_Written instruction_
Give the listing below again in full, exactly as written.

***** Source material *****

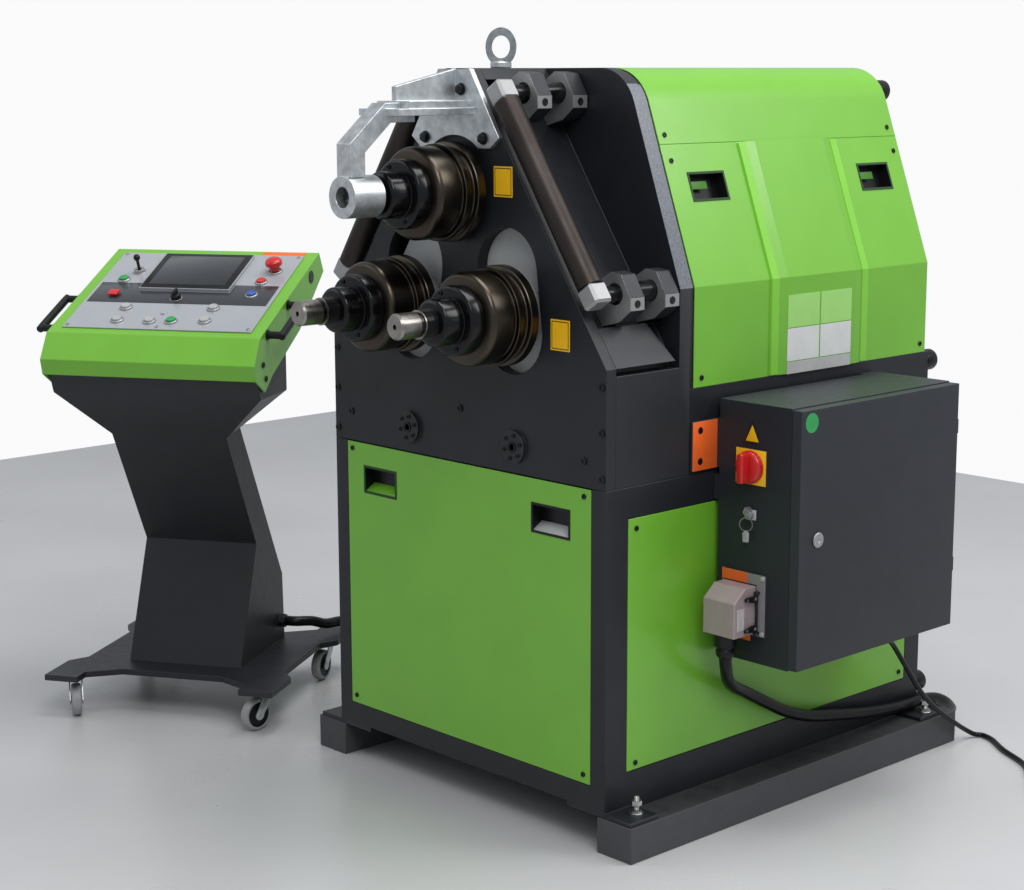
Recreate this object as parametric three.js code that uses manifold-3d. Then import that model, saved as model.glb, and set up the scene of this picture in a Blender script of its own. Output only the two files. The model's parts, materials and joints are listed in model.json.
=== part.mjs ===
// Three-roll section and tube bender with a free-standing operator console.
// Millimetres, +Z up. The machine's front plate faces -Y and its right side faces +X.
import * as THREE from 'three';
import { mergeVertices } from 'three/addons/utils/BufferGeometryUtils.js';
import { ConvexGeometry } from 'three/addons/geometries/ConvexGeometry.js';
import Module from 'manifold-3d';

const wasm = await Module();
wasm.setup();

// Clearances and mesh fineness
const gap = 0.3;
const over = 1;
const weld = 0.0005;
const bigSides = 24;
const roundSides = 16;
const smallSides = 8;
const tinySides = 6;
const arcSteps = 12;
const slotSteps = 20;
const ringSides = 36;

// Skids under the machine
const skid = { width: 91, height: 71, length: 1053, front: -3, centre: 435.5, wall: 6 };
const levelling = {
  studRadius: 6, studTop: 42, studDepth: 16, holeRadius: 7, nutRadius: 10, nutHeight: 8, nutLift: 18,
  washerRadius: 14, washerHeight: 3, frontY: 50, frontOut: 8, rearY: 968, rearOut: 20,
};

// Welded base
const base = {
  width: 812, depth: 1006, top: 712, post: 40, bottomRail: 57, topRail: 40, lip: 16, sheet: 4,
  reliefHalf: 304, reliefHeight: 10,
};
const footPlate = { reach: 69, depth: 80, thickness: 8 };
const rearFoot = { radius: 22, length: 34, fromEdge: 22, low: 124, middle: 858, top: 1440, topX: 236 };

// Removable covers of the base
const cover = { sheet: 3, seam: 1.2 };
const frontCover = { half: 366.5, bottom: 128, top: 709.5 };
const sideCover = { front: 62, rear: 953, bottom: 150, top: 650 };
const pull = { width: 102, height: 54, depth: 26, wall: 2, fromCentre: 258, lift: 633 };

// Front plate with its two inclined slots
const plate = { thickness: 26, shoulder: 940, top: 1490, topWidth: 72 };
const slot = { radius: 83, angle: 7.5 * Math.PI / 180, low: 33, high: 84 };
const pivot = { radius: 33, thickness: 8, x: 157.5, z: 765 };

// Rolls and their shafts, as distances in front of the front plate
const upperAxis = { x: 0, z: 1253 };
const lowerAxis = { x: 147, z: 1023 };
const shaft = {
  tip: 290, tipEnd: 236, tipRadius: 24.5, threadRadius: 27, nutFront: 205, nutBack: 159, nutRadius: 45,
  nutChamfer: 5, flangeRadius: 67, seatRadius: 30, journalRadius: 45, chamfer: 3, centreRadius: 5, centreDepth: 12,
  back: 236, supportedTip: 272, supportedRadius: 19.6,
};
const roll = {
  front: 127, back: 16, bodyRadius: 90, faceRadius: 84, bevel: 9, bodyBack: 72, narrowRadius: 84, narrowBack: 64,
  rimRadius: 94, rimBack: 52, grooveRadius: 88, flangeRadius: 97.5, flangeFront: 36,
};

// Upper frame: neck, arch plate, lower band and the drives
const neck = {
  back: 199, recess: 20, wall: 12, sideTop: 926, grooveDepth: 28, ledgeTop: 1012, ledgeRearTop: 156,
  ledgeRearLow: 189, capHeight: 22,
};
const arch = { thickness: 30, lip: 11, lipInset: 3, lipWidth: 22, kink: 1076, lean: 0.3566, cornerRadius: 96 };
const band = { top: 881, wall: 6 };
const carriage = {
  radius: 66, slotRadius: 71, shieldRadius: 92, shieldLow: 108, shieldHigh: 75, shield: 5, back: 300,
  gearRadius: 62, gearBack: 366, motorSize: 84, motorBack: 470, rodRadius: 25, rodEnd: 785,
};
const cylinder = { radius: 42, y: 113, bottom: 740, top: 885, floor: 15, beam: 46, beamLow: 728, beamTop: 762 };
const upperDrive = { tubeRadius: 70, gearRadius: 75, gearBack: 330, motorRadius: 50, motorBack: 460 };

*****

_Exercise answer_
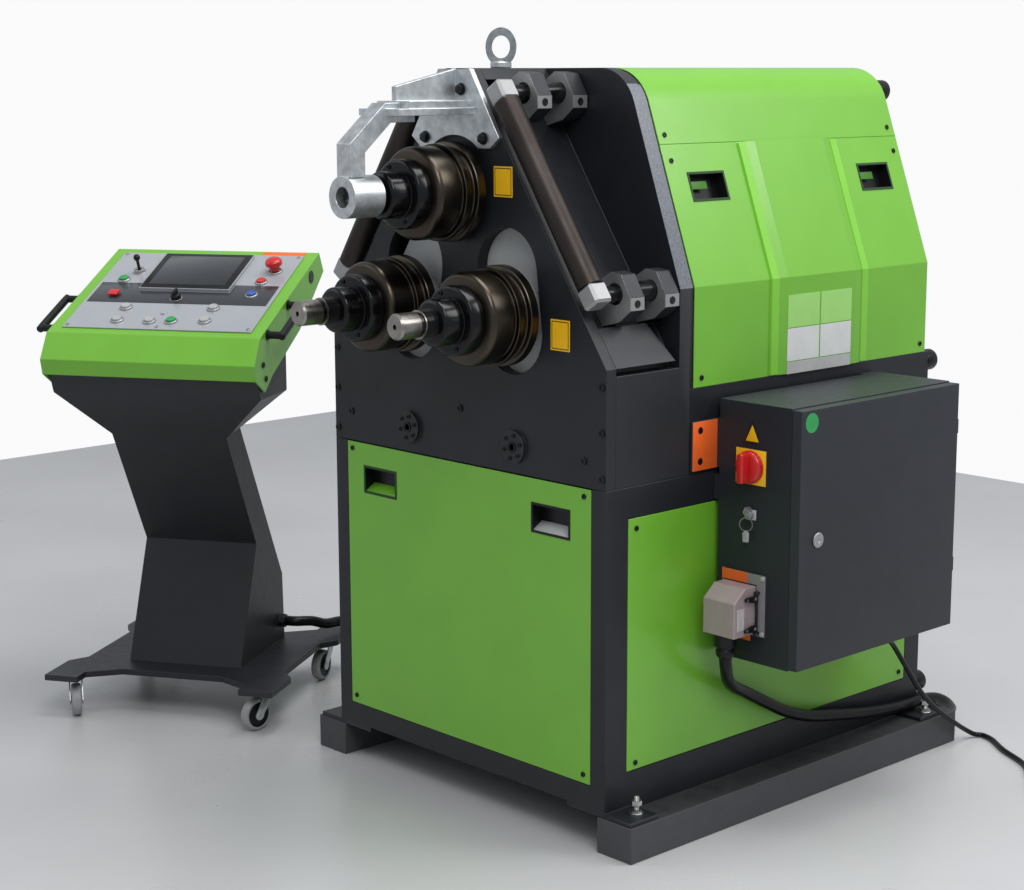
Recreate this object as parametric three.js code that uses manifold-3d. Then import that model, saved as model.glb, and set up the scene of this picture in a Blender script of its own. Output only the two files. The model's parts, materials and joints are listed in model.json.
=== part.mjs ===
// Three-roll section and tube bender with a free-standing operator console.
// Millimetres, +Z up. The machine's front plate faces -Y and its right side faces +X.
import * as THREE from 'three';
import { mergeVertices } from 'three/addons/utils/BufferGeometryUtils.js';
import { ConvexGeometry } from 'three/addons/geometries/ConvexGeometry.js';
import Module from 'manifold-3d';

const wasm = await Module();
wasm.setup();

// Clearances and mesh fineness
const gap = 0.3;
const over = 1;
const weld = 0.0005;
const bigSides = 24;
const roundSides = 16;
const smallSides = 8;
const tinySides = 6;
const arcSteps = 12;
const slotSteps = 20;
const ringSides = 36;

// Skids under the machine
const skid = { width: 91, height: 71, length: 1053, front: -3, centre: 435.5, wall: 6 };
const levelling = {
  studRadius: 6, studTop: 42, studDepth: 16, holeRadius: 7, nutRadius: 10, nutHeight: 8, nutLift: 18,
  washerRadius: 14, washerHeight: 3, frontY: 50, frontOut: 8, rearY: 968, rearOut: 20,
};

// Welded base
const base = {
  width: 812, depth: 1006, top: 712, post: 40, bottomRail: 57, topRail: 40, lip: 16, sheet: 4,
  reliefHalf: 304, reliefHeight: 10,
};
const footPlate = { reach: 69, depth: 80, thickness: 8 };
const rearFoot = { radius: 22, length: 34, fromEdge: 22, low: 124, middle: 858, top: 1440, topX: 236 };

// Removable covers of the base
const cover = { sheet: 3, seam: 1.2 };
const frontCover = { half: 366.5, bottom: 128, top: 709.5 };
const sideCover = { front: 62, rear: 953, bottom: 150, top: 650 };
const pull = { width: 102, height: 54, depth: 26, wall: 2, fromCentre: 258, lift: 633 };

// Front plate with its two inclined slots
const plate = { thickness: 26, shoulder: 940, top: 1490, topWidth: 72 };
const slot = { radius: 83, angle: 7.5 * Math.PI / 180, low: 33, high: 84 };
const pivot = { radius: 33, thickness: 8, x: 157.5, z: 765 };

// Rolls and their shafts, as distances in front of the front plate
const upperAxis = { x: 0, z: 1253 };
const lowerAxis = { x: 147, z: 1023 };
const shaft = {
  tip: 290, tipEnd: 236, tipRadius: 24.5, threadRadius: 27, nutFront: 205, nutBack: 159, nutRadius: 45,
  nutChamfer: 5, flangeRadius: 67, seatRadius: 30, journalRadius: 45, chamfer: 3, centreRadius: 5, centreDepth: 12,
  back: 236, supportedTip: 272, supportedRadius: 19.6,
};
const roll = {
  front: 127, back: 16, bodyRadius: 90, faceRadius: 84, bevel: 9, bodyBack: 72, narrowRadius: 84, narrowBack: 64,
  rimRadius: 94, rimBack: 52, grooveRadius: 88, flangeRadius: 97.5, flangeFront: 36,
};

// Upper frame: neck, arch plate, lower band and the drives
const neck = {
  back: 199, recess: 20, wall: 12, sideTop: 926, grooveDepth: 28, ledgeTop: 1012, ledgeRearTop: 156,
  ledgeRearLow: 189, capHeight: 22,
};
const arch = { thickness: 30, lip: 11, lipInset: 3, lipWidth: 22, kink: 1076, lean: 0.3566, cornerRadius: 96 };
const band = { top: 881, wall: 6 };
const carriage = {
  radius: 66, slotRadius: 71, shieldRadius: 92, shieldLow: 108, shieldHigh: 75, shield: 5, back: 300,
  gearRadius: 62, gearBack: 366, motorSize: 84, motorBack: 470, rodRadius: 25, rodEnd: 785,
};
const cylinder = { radius: 42, y: 113, bottom: 740, top: 885, floor: 15, beam: 46, beamLow: 728, beamTop: 762 };
const upperDrive = { tubeRadius: 70, gearRadius: 75, gearBack: 330, motorRadius: 50, motorBack: 460 };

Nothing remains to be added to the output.